Created on: July 25, 2010

In the past few years, AT&T has decimated its credibility, and many believe that choosing AT&T as the US carrier for the iPhone was Apple's biggest mistake. But is it completely true that Apple made a mistake choosing AT&T, or was AT&T actually the most sensible choice?

Apple is not a company that makes too many mistakes these days, and there is little reason to believe that AT&T was a mistake for them. In fact, AT&T was the right choice for an iPhone service provider, and here's why.

Imagine that you're Apple circa 2007. You want your product to be available to the widest market of consumers. So who do you go to? In the United States, in the early part of 2007, both Verizon and AT&T vied for the spot as carrier with the greatest number of subscribers, with Verizon's 56.8 million subscribers slightly edging out AT&T's 56.3 million. What we know now is that Apple actually went to Verizon first with the iPhone offer, and Verizon rejected. The reason? Verizon had been used to nearly every other phone creator - especially the established manufacturers - playing by its rules in terms of profit sharing, phone software control, etc., How could it be that Apple, a company that had never produced a phone before, was trying to call shots with a percentage of monthly cell phone fees?
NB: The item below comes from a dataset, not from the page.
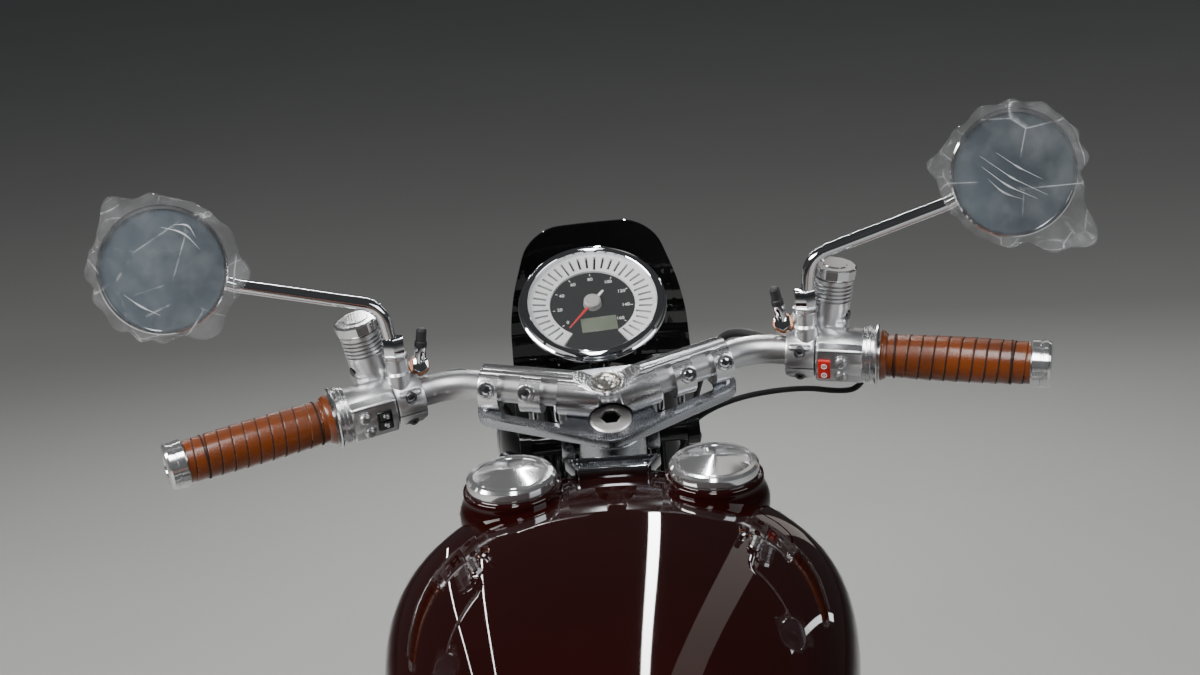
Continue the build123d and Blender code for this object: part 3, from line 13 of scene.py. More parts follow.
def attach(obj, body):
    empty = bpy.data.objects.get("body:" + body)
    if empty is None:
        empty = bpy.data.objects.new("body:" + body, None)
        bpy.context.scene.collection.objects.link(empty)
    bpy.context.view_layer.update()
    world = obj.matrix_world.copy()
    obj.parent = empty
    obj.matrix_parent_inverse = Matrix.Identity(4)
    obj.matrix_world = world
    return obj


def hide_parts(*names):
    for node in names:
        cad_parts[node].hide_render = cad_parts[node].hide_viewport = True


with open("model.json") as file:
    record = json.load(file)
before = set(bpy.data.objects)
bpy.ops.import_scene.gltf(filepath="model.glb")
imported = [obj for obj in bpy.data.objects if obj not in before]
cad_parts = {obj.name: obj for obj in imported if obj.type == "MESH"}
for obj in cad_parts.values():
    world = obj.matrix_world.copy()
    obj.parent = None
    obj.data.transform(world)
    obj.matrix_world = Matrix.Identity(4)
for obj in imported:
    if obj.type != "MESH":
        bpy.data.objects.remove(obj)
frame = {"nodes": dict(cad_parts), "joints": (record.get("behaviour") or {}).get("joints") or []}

log = logging.getLogger("cafe_racer")
Point = Sequence[float]
Socket = bpy.types.NodeSocket
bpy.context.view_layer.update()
MM = 0.001
RAKE_DEG = 24
STEER_TURN_DEG = 4.5


class Body(Enum):
    """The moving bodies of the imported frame."""

    ROOT = "root"
    STEERING = "steering"
    FRONT_WHEEL = "front_wheel"
    REAR_WHEEL = "rear_wheel"
    STAND = "stand"


class Side(Enum):
    """Left or right of the machine, with the sign of Y."""

    LEFT = 1
    RIGHT = -1


def joint(name: str) -> dict:
    """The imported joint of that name."""
    return next(j for j in frame["joints"] if j["name"] == name)


def at(x: float, y: float, z: float) -> Matrix:
    """A shift by that much."""
    return Matrix.Translation((x, y, z))


def turned(angle: float, x: float = 0.0, z: float = 0.0) -> Matrix:
    """A frame turned about Z, then moved out along its own X and up."""
    return Matrix.Rotation(angle, 4, "Z") @ at(x, 0, z)


def polar(radius: float, angle: float, height: float = 0.0) -> Vector:
    """The point at a radius, an angle and a height."""
    return Vector((radius * cos(angle), radius * sin(angle), height))


def circle(radius: float, step_deg: float) -> list[Point]:
    """The corners of a round outline."""
    return [polar(radius, radians(i * step_deg))[:2] for i in range(round(360 / step_deg))]


def linked(name: str, data: bpy.types.ID) -> bpy.types.Object:
    """A new object of the scene."""
    obj = bpy.data.objects.new(name, data)
    bpy.context.scene.collection.objects.link(obj)
    return obj


def evaluated(obj: bpy.types.Object) -> bpy.types.Mesh:
    """A new mesh of an object with its modifiers applied."""
    return bpy.data.meshes.new_from_object(obj.evaluated_get(bpy.context.evaluated_depsgraph_get()))


def level(x: float, y: float, z: float) -> Vector:
    """A point forward, left and up from the yoke's centre."""
    rake = radians(RAKE_DEG)
    return Vector((x * cos(rake) + z * sin(rake), y, -x * sin(rake) + z * cos(rake)))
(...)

So, Apple took its game to AT&T. AT&T was interested in a phone that could change the neck-and-neck battlefield and provide a clear advantage to its network, so even though AT&T wasn't too happy with Apple's requests (as a Wired.com expose has revealed), it begrudgingly went along.

At first, it seemed like the relationship would go swimmingly. The iPhone indeed brought a mass exodus of subscribers to AT&T. But AT&T knew from the outset that its network was already being taxed, and the new iPhone subscribers have used more data than previous phone users. So, AT&T users on average have experienced more dropped calls and other network mishaps and AT&T has received much of the blame.
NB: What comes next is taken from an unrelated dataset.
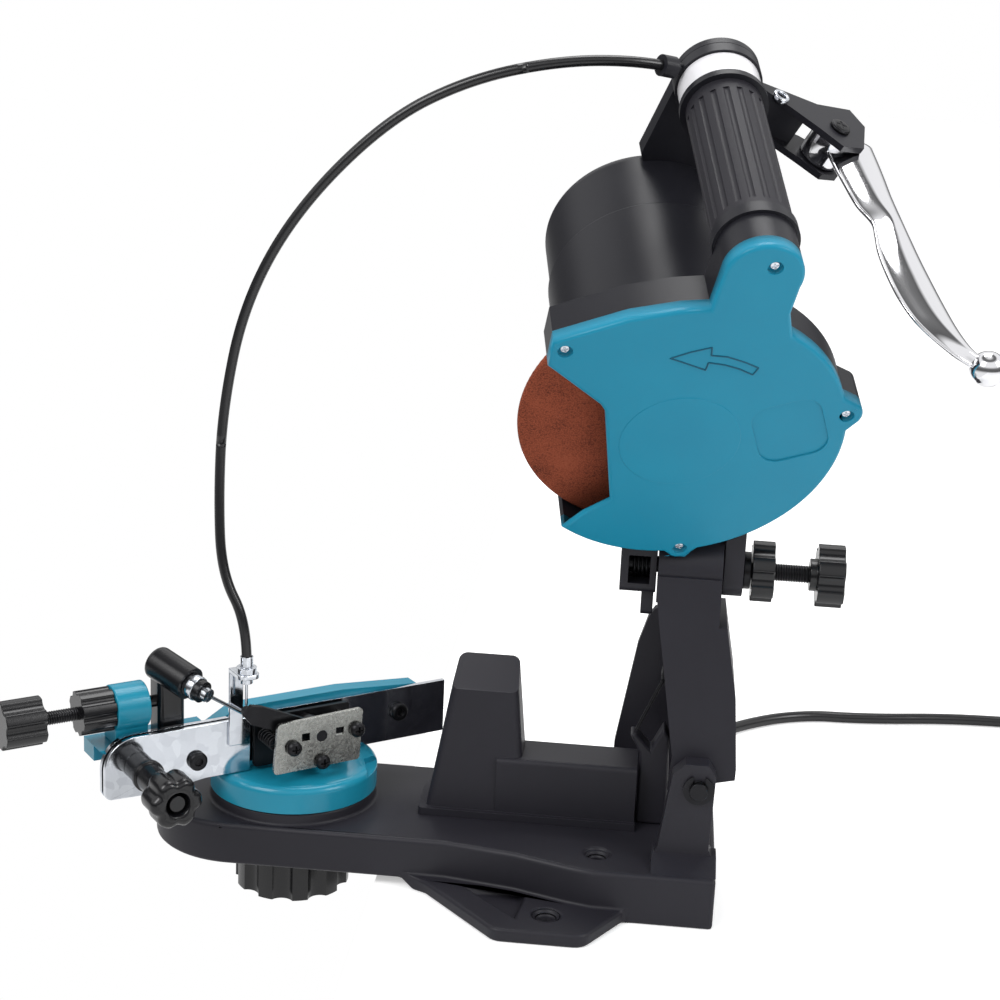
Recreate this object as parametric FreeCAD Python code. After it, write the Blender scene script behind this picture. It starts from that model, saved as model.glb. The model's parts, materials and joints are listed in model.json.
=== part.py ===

Does this mean that AT&T was a bad choice for Apple?

Again, no.

Apple has successfully managed its PR so that most of the blame is on AT&T, but there is no denying that AT&T has given Apple a tremendous foothold in the market, both for the iPhone and for the new iPad. In addition, because of AT&T's use of the GSM technology, while neither Apple nor AT&T officially sanction the unlocking of iPhones, it has always been possible to unlock the phone and use with other cell providers, like T-mobile. Because GSM is an international technology, Apple has not had to significantly revamp the production of iPhones in producing models with radio frequencies required for other nations. Verizon and Sprint, as CDMA carriers, would have significantly limited the iPhone's potential in this area.

Since the iPhone has revolutionized the extent and amount to which consumers use data on phones, the question is whether any carrier could have avoided network connection from taking on the iPhone...and it is unreasonable to assume that Verizon could have fared much better than AT&T had. In the years since the iPhone has first released, Apple has raked in money hand over fist, to the point now that it is a company more valuable than Microsoft. On the contrary, AT&T has been dealt lasting blows to its credibility and reliability as a cell service provider. The question "Did Apple make the right choice in using AT&T for an iPhone service provider?" is a no-brainer - certainly they did. But the question, "Did AT&T make the right choice in choosing to provide Apple's iPhone?" is one that must haunt AT&T's executives to this very day.